Cruising with kids can certainly be expensive, but it doesn’t have to be. If you take advantage of deals that are offered, stick with the more budget-friendly cruise lines, and manage your spending wisely while in port, it can be more affordable than you may realize.

1. Look for “kids sail free” deals

Several major cruise lines offer deals letting kids travel at no cost, and this can save you hundreds or even thousands of dollars if you book one of them. Now, the timing of the deals and age requirements vary by cruise line, and these are generally offered on non-peak sailing times (in other words, times you’ll likely have to pull the kids out of school to go). But they aren’t unheard of during the summer months.

Norwegian offers third and fourth guests in a stateroom for free (regardless of age) on select itineraries. Royal Caribbean offers many “kids sail free” deals, but they only apply to kids 12 and younger. Costa, Holland America, and MSC also offer some variety of these deals, so shop around and see what is available that works with your schedule.

2. Skip the Disney cruises

I get it — kids love Disney. And I don’t have much to say that’s negative about the Disney Cruise Line’s ships or itineraries. But they are expensive.
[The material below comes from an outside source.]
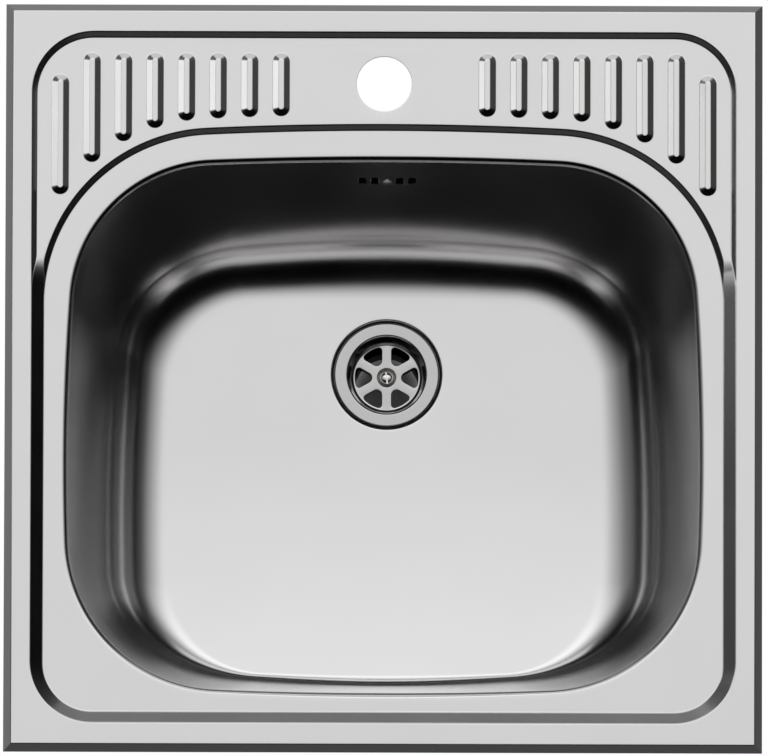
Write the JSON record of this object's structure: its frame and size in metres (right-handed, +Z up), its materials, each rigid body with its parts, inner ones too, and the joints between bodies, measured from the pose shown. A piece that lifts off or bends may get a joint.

The difference in price depends on variables like the ship you choose and the time of year you’re sailing, but in my experience, a Disney cruise is at least twice the price of a comparable itinerary on Royal Caribbean or Carnival. Last summer we actually booked a seven-night Carnival cruise from Port Canaveral and a four-night trip to Walt Disney World for less than we would have spent on the six-night Disney cruise we were considering.

In addition, Disney ships have fewer activities for adults, and there are many reports of excessive crowds in the kids’ clubs (makes sense — nearly every cabin on a Disney ship has kids in it).

On the other hand, my kids love Camp Ocean and Adventure Ocean on Carnival and Royal Caribbean, respectively. In addition to the camps, both of these have tons of free activities for kids, such as waterparks, arts and crafts, and much more.

3. Don’t book excursions at every port

All ports are different, and there’s a lot of variety in the available options — especially when it comes to safety. So, do your homework. But you generally can have a great time for significantly less money than it would cost to book a shore excursion through the cruise lines.

For example, it isn’t recommended (by me or the U.S. State Department) to simply wander around in Jamaica, but ports like Grand Cayman are very safe to walk around. As a personal example, on our last cruise to Grand Cayman, the cruise line was selling a “beach club” excursion for about $80 per person. Instead, we spent $40 round trip on a cab ride to a beautiful area of Seven Mile Beach and about $70 on an excellent lunch.

Another option is to book a day pass to a local resort. There are several third-party companies that offer these (we use Resort for a Day), and this can be a more budget-friendly and safe way to spend the day at the beach in many cases.

The bottom line

This isn’t an exhaustive list, and there are many other ways you can make your cruise with kids cheaper. For example, you can usually bring snacks off the ship to eat while you’re in port. Bringing the right travel credit card can earn you rewards and help you avoid paying foreign transaction fees in port. But the bottom line is that a cruise vacation with your kids could be more affordable than you think, and without sacrificing fun.